==== Supplied data

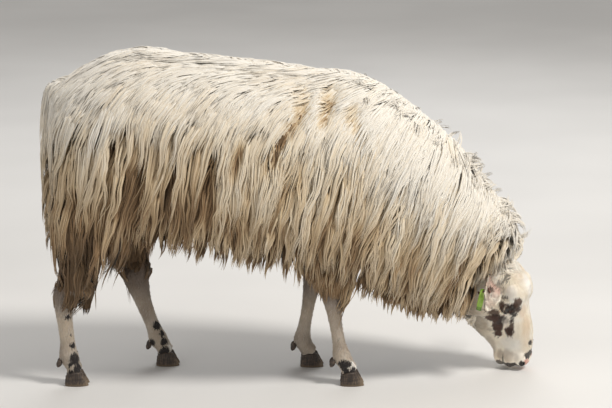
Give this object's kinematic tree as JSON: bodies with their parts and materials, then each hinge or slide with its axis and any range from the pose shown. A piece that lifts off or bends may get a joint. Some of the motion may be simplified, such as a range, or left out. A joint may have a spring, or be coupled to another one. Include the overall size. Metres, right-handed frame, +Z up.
{
  "type": "sheep, grazing",
  "caption": "Long-woolled, hornless sheep standing with its head down to graze; heavy shaggy fleece, bare face and lower legs, woolly tail, cloven hooves and an ear tag.",
  "frame": {"origin": "middle of the sheep's overall box, at floor level", "axes": "+X the way the sheep faces, +Y its left side, +Z up"},
  "size_m": [1.1156, 0.4224, 0.7466],
  "materials": {
    "wool": "long wavy wool in pointed locks, near white along the back, cream on the sides, brown-beige low down",
    "hair": "short matt hair, cream white with dark brown patches",
    "horn": "dull worn horn",
    "eye": "wet, glossy",
    "tag": "satin lime green, blank"
  },
  "bodies": {
    "root": {"trunk": "wool", "neck": "wool", "tail": "wool", "groin_wool": "wool", "head": "hair", "ear_tag_plate": "tag", "ear_tag_back": "tag", "ear_tag_pin": "tag", "ear_right": "hair", "ear_left": "hair", "eye_right": "eye", "eye_left": "eye", "leg_hind_right": "hair", "leg_hind_left": "hair", "leg_fore_right": "hair", "leg_fore_left": "hair", "hoof_hind_right_outer": "horn", "dewclaw_hind_right_outer": "horn", "hoof_hind_right_inner": "horn", "dewclaw_hind_right_inner": "horn", "hoof_hind_left_outer": "horn", "dewclaw_hind_left_outer": "horn", "hoof_hind_left_inner": "horn", "dewclaw_hind_left_inner": "horn", "hoof_fore_right_outer": "horn", "dewclaw_fore_right_outer": "horn", "hoof_fore_right_inner": "horn", "dewclaw_fore_right_inner": "horn", "hoof_fore_left_outer": "horn", "dewclaw_fore_left_outer": "horn", "hoof_fore_left_inner": "horn", "dewclaw_fore_left_inner": "horn"}
  },
  "joints": []
}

========

Write the listing out again, exactly as it reads.

▸ **Answer**:
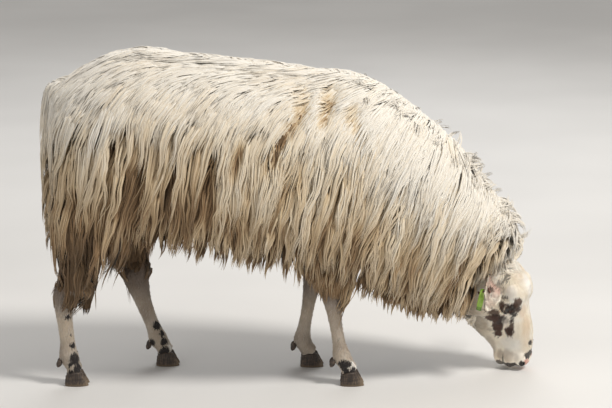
Give this object's kinematic tree as JSON: bodies with their parts and materials, then each hinge or slide with its axis and any range from the pose shown. A piece that lifts off or bends may get a joint. Some of the motion may be simplified, such as a range, or left out. A joint may have a spring, or be coupled to another one. Include the overall size. Metres, right-handed frame, +Z up.
{
  "type": "sheep, grazing",
  "caption": "Long-woolled, hornless sheep standing with its head down to graze; heavy shaggy fleece, bare face and lower legs, woolly tail, cloven hooves and an ear tag.",
  "frame": {"origin": "middle of the sheep's overall box, at floor level", "axes": "+X the way the sheep faces, +Y its left side, +Z up"},
  "size_m": [1.1156, 0.4224, 0.7466],
  "materials": {
    "wool": "long wavy wool in pointed locks, near white along the back, cream on the sides, brown-beige low down",
    "hair": "short matt hair, cream white with dark brown patches",
    "horn": "dull worn horn",
    "eye": "wet, glossy",
    "tag": "satin lime green, blank"
  },
  "bodies": {
    "root": {"trunk": "wool", "neck": "wool", "tail": "wool", "groin_wool": "wool", "head": "hair", "ear_tag_plate": "tag", "ear_tag_back": "tag", "ear_tag_pin": "tag", "ear_right": "hair", "ear_left": "hair", "eye_right": "eye", "eye_left": "eye", "leg_hind_right": "hair", "leg_hind_left": "hair", "leg_fore_right": "hair", "leg_fore_left": "hair", "hoof_hind_right_outer": "horn", "dewclaw_hind_right_outer": "horn", "hoof_hind_right_inner": "horn", "dewclaw_hind_right_inner": "horn", "hoof_hind_left_outer": "horn", "dewclaw_hind_left_outer": "horn", "hoof_hind_left_inner": "horn", "dewclaw_hind_left_inner": "horn", "hoof_fore_right_outer": "horn", "dewclaw_fore_right_outer": "horn", "hoof_fore_right_inner": "horn", "dewclaw_fore_right_inner": "horn", "hoof_fore_left_outer": "horn", "dewclaw_fore_left_outer": "horn", "hoof_fore_left_inner": "horn", "dewclaw_fore_left_inner": "horn"}
  },
  "joints": []
}